When a hosting provider mentions "Tier 3 data centres," it sounds impressive — but what does it actually mean for your website? Understanding data centre tiers is one of the most practical things a business owner can do before committing to a hosting provider.
The facility where your website lives determines your maximum possible uptime, your disaster recovery options, and whether your hosting provider's "99.9% uptime SLA" is a genuine commitment or just a marketing promise.
The Uptime Institute Tier Classification
The Tier classification system was developed by the Uptime Institute, the global authority on data centre standards. There are four tiers, each building on the last in terms of redundancy, fault tolerance, and guaranteed uptime.
| Tier | Redundancy | Annual Downtime (max) | Uptime |
|---|---|---|---|
| Tier 1 | None — single path | 28.8 hours | 99.671% |
| Tier 2 | Partial — some redundancy | 22 hours | 99.749% |
| Tier 3 | N+1 — concurrent maintainable | 1.6 hours | 99.982% |
| Tier 4 | 2N — fault tolerant | 0.4 hours | 99.995% |
The jump from Tier 2 to Tier 3 is dramatic. Moving from 22 potential hours of downtime per year to just 1.6 hours is not incremental — it's a structural leap in infrastructure design.
What Makes a Tier 3 Data Centre Different?
Concurrent Maintainability
The defining characteristic of Tier 3 is concurrent maintainability: every component in the facility can be serviced or replaced without taking the whole system offline. This means:
- Redundant power feeds (multiple UPS systems, backup generators)
- Redundant cooling systems with independent paths
- Multiple network carrier connections (no single ISP dependency)
- No single point of failure for any critical system
In a Tier 1 or Tier 2 facility, maintenance windows mean downtime. In Tier 3, maintenance is invisible to you.
Physical Security
Tier 3 facilities come with serious physical security as standard:
- 24/7 on-site security staff
- Biometric and multi-factor access control
- CCTV with recorded monitoring
- Mantraps or airlock-style entry systems
- Visitor management and audit trails
For ISO/IEC 27001-certified facilities (like those used by EDZNET), the physical security controls are independently verified and audited annually.
Power Infrastructure
A typical Tier 3 data centre will have:
- Utility power plus fully independent generator backup
- UPS (Uninterruptible Power Supply) systems with enough capacity to bridge the gap between power loss and generator startup
- Multiple power distribution paths to every rack
This is why UK data centres aren't affected by power grid issues in the same way that businesses in other regions might be. The facility is essentially self-sufficient for power, often for days at a time.

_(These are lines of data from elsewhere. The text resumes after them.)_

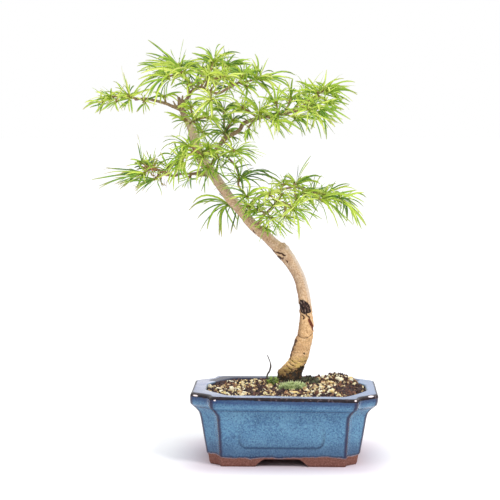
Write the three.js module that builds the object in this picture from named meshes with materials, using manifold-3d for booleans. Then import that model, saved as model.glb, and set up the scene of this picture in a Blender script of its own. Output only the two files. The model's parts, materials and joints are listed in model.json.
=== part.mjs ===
import * as THREE from 'three';
import { mergeVertices } from 'three/addons/utils/BufferGeometryUtils.js';
import Module from 'manifold-3d';

// A golden larch grown as a small bonsai in a blue glazed pot. Millimetres, +Z up, the pot's
// front facing -Y. Positions are measured from the middle of the pot at the foot of its feet,
// and the finished group is moved so that its origin is the middle of its own base.

const wasm = await Module();
wasm.setup();

const clearance = 0.3;
const plantClearance = 0.35;
const mergeDistance = 1e-4;
const golden = Math.PI * (3 - Math.sqrt(5));
const up = new THREE.Vector3(0, 0, 1);
const trunkSides = 9;
const limbSides = 5;

const potSize = {
  halfWidth: 75.9,
  halfDepth: 56,
  height: 57.5,
  openingHalfWidth: 65.3,
  openingHalfDepth: 44.5,
  openingOffset: 1.4,
  footHeight: 6.4,
  bodyOffset: -0.3,
  lipOffset: 0.9,
  rimDip: 1.1,
};

// The stepped corner of the pot's outline: how far each point lies in from the corner of the
// full rectangle, and the rounding there.
const notchPoints = [
  { across: 16.9, along: 0, round: 3 },
  { across: 15.4, along: 9.5, round: 3.5 },
  { across: 0, along: 22, round: 3 },
];
const openingCorner = [
  { across: 19.5, along: 0, round: 5 },
  { across: 7.5, along: 16, round: 5 },
  { across: 0, along: 31, round: 4 },
];

// Outside of the pot from the feet up: height, inset of the ends, inset of the front and back,
// and size of the corner notch.
const outerLevels = [
  [0, 17.2, 12, 0.53],
  [1.2, 16.4, 11, 0.55],
  [7.6, 15.2, 10.4, 0.6],
  [8.4, 13.8, 9.8, 0.69],
  [37, 8.6, 8, 0.88],
  [41, 7.4, 7.2, 0.92],
  [44, 4.7, 6.1, 0.97],
  [46.3, 1.8, 4.6, 1.01],
  [48.3, 0.4, 1.2, 1.02],
  [51, 0.1, 0, 1.01],
  [55, 0, 0, 1],
  [56.8, 0.6, 0.6, 1],
  [57.5, 2, 2, 1],
];

// Inside of the pot from the rim down: height, inset of the ends, inset of the front and back,
// and size of the shaped corner.
const innerLevels = [
  [57.5, -1.2, -1.2, 1],
  [56.6, 0, 0, 1],
  [44, 3.6, 1.2, 0.93],
  [38, 6.5, 2.6, 0.88],
  [14, 10, 5.6, 0.8],
  [11.2, 12.5, 8.5, 0.7],
];
const floorTop = 11.2;

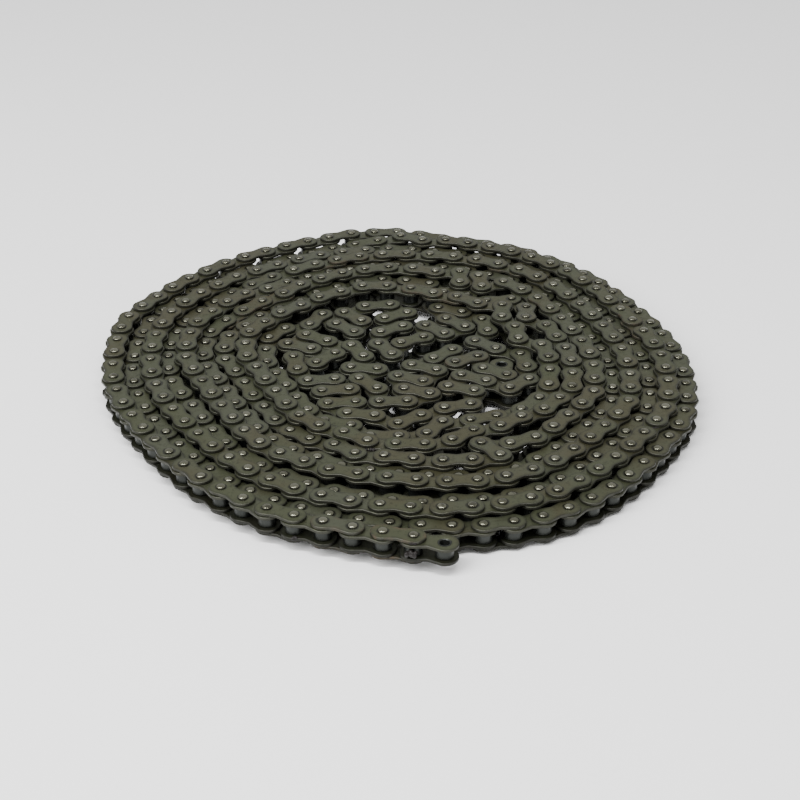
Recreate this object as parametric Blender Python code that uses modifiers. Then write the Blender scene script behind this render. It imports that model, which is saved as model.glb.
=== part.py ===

Why It Matters for Your Website
If your host uses a Tier 1 facility: Your uptime SLA is structurally limited. Even with the best intentions, the infrastructure simply can't deliver 99.9% uptime because the facility itself isn't designed to.
If your host uses a Tier 3 facility: The infrastructure is capable of 99.982% uptime. Whether your provider delivers that depends on their management — but the ceiling is there.
The practical implication: when comparing hosting providers, a 99.9% uptime SLA from a Tier 3 provider is a credible commitment. The same promise from a provider in a Tier 1 facility is simply not physically achievable.
Tier 3 vs Tier 4 — Is Tier 4 Worth It?
Tier 4 adds fault tolerance to concurrent maintainability — meaning the facility continues operating even if any single component fails completely. It's the highest standard and commands a significant cost premium.
For most business websites, SaaS applications, and even moderately sized e-commerce platforms, Tier 3 represents the sweet spot: substantially better than the industry norm, at a cost that remains commercially viable.
Tier 4 is typically the domain of financial institutions, government systems, and infrastructure where any downtime at all carries catastrophic consequences.
UK Data Centres: London and Coventry
EDZNET operates from Tier 3 data centres in London and Coventry — two of the UK's most strategically located hosting hubs.
London sits at the heart of global internet infrastructure, with direct access to LINX (London Internet Exchange), one of the world's largest and most well-connected internet exchange points. This translates into low-latency connectivity to Europe, North America, and beyond.
Coventry provides geographic redundancy — if a localised event were to affect one site, the other provides continuity.
Together, these two locations provide the kind of resilient, geographically distributed hosting that was previously only accessible to large enterprises.
What to Ask Your Hosting Provider
Before committing to a hosting provider, ask these questions:
- What tier data centre do you use?
- Is that facility certified by the Uptime Institute, or self-assessed?
- Do you have geographic redundancy (multiple sites)?
- What is your actual SLA, and what compensation applies if it's breached?
- Is the facility ISO/IEC 27001 certified?
A credible managed hosting provider will answer all of these clearly and without hesitation.
Conclusion
The data centre tier isn't just a technical specification — it's the foundation your website is built on. Choosing a host that operates in Tier 3-certified facilities means your uptime commitments are backed by infrastructure that can actually deliver them.
Your website works hard for your business. The environment it lives in should too.